[Problem requirements] The entries below contain a line with "Continue the three.js" and a line with "VALLEY_SIDE = (-4, 12, 1, 0)". Quote exactly those two lines and all lines between them.

[begin Given records]

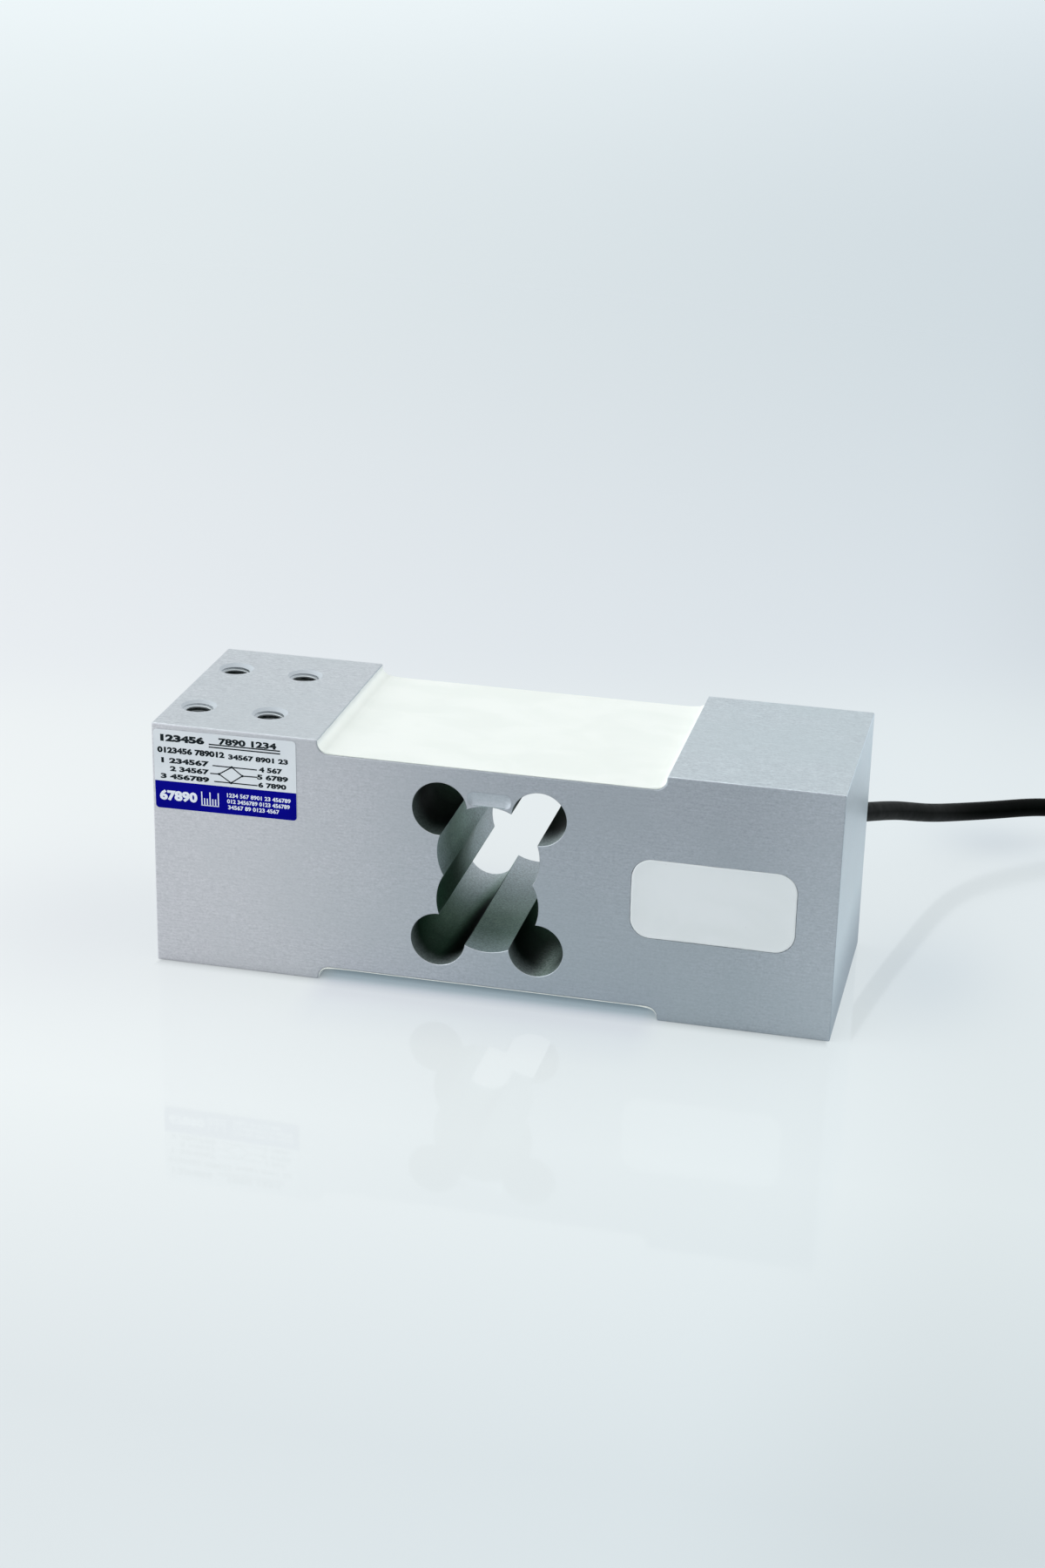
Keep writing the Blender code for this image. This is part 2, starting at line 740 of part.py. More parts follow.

[end Given records]
[begin Given records]

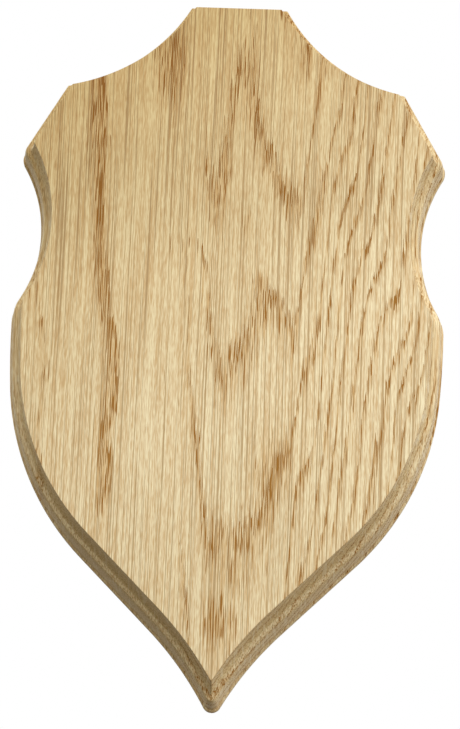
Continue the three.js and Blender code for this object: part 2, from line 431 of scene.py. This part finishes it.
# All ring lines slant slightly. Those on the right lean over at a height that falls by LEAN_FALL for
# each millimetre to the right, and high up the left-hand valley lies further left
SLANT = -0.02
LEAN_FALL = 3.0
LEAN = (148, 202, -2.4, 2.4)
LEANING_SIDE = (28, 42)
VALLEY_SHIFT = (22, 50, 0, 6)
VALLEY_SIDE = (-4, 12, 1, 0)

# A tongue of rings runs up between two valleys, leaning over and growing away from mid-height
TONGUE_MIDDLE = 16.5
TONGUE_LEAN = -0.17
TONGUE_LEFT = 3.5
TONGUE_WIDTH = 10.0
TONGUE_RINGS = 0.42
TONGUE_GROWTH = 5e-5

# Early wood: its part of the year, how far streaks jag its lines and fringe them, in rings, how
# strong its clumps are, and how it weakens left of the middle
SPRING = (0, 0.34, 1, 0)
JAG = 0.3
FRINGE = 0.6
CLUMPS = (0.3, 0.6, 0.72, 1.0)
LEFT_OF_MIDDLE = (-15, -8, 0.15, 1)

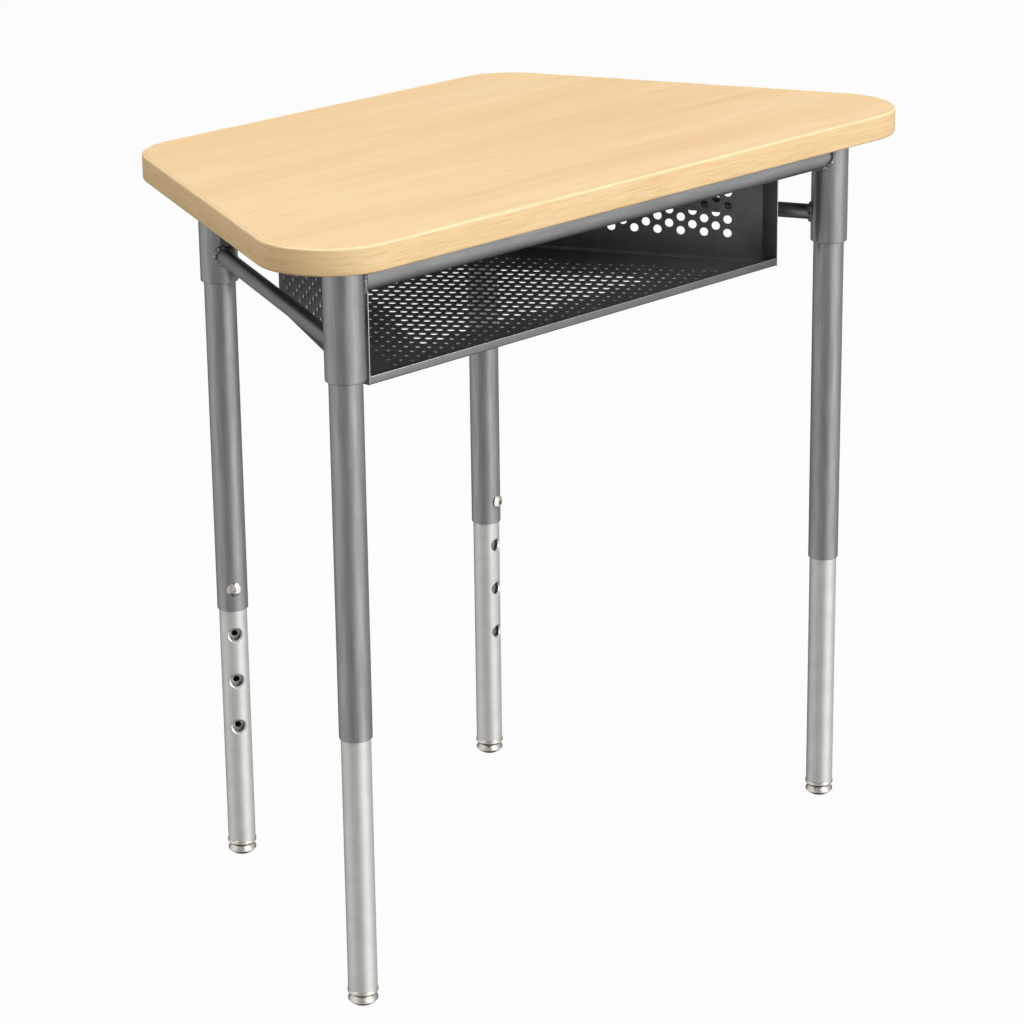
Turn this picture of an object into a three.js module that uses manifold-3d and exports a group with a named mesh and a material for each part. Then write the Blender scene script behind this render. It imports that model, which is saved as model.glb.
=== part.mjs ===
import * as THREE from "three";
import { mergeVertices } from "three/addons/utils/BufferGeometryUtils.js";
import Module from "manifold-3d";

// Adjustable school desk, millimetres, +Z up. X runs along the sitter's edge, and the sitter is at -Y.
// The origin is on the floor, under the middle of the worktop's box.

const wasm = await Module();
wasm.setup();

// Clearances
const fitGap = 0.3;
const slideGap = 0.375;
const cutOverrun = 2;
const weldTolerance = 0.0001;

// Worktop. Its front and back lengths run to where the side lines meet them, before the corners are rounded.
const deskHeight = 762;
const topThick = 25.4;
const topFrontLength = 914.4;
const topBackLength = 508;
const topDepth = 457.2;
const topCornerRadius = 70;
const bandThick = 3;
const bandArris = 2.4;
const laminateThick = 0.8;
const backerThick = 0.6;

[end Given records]
[begin Given records]

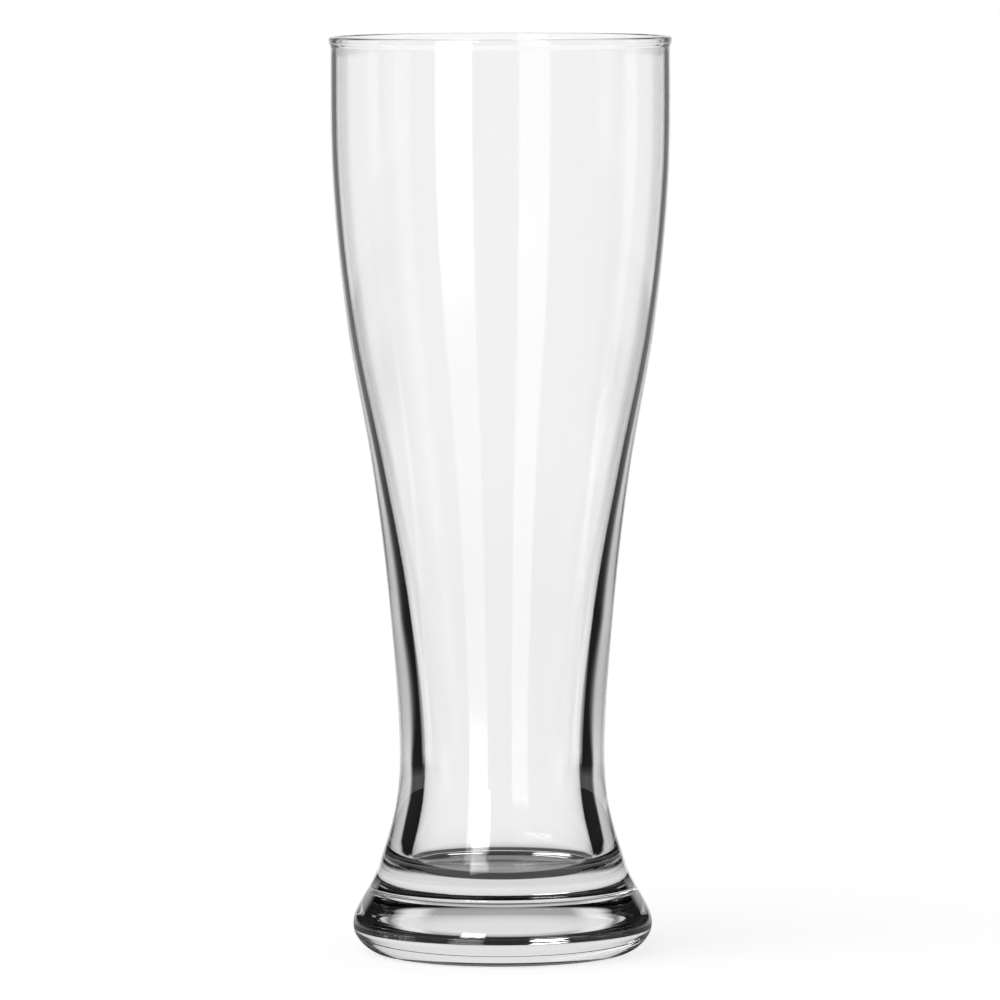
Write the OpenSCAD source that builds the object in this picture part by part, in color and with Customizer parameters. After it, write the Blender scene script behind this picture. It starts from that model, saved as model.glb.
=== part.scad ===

[end Given records]

[Correct response]
Continue the three.js and Blender code for this object: part 2, from line 431 of scene.py. This part finishes it.
# All ring lines slant slightly. Those on the right lean over at a height that falls by LEAN_FALL for
# each millimetre to the right, and high up the left-hand valley lies further left
SLANT = -0.02
LEAN_FALL = 3.0
LEAN = (148, 202, -2.4, 2.4)
LEANING_SIDE = (28, 42)
VALLEY_SHIFT = (22, 50, 0, 6)
VALLEY_SIDE = (-4, 12, 1, 0)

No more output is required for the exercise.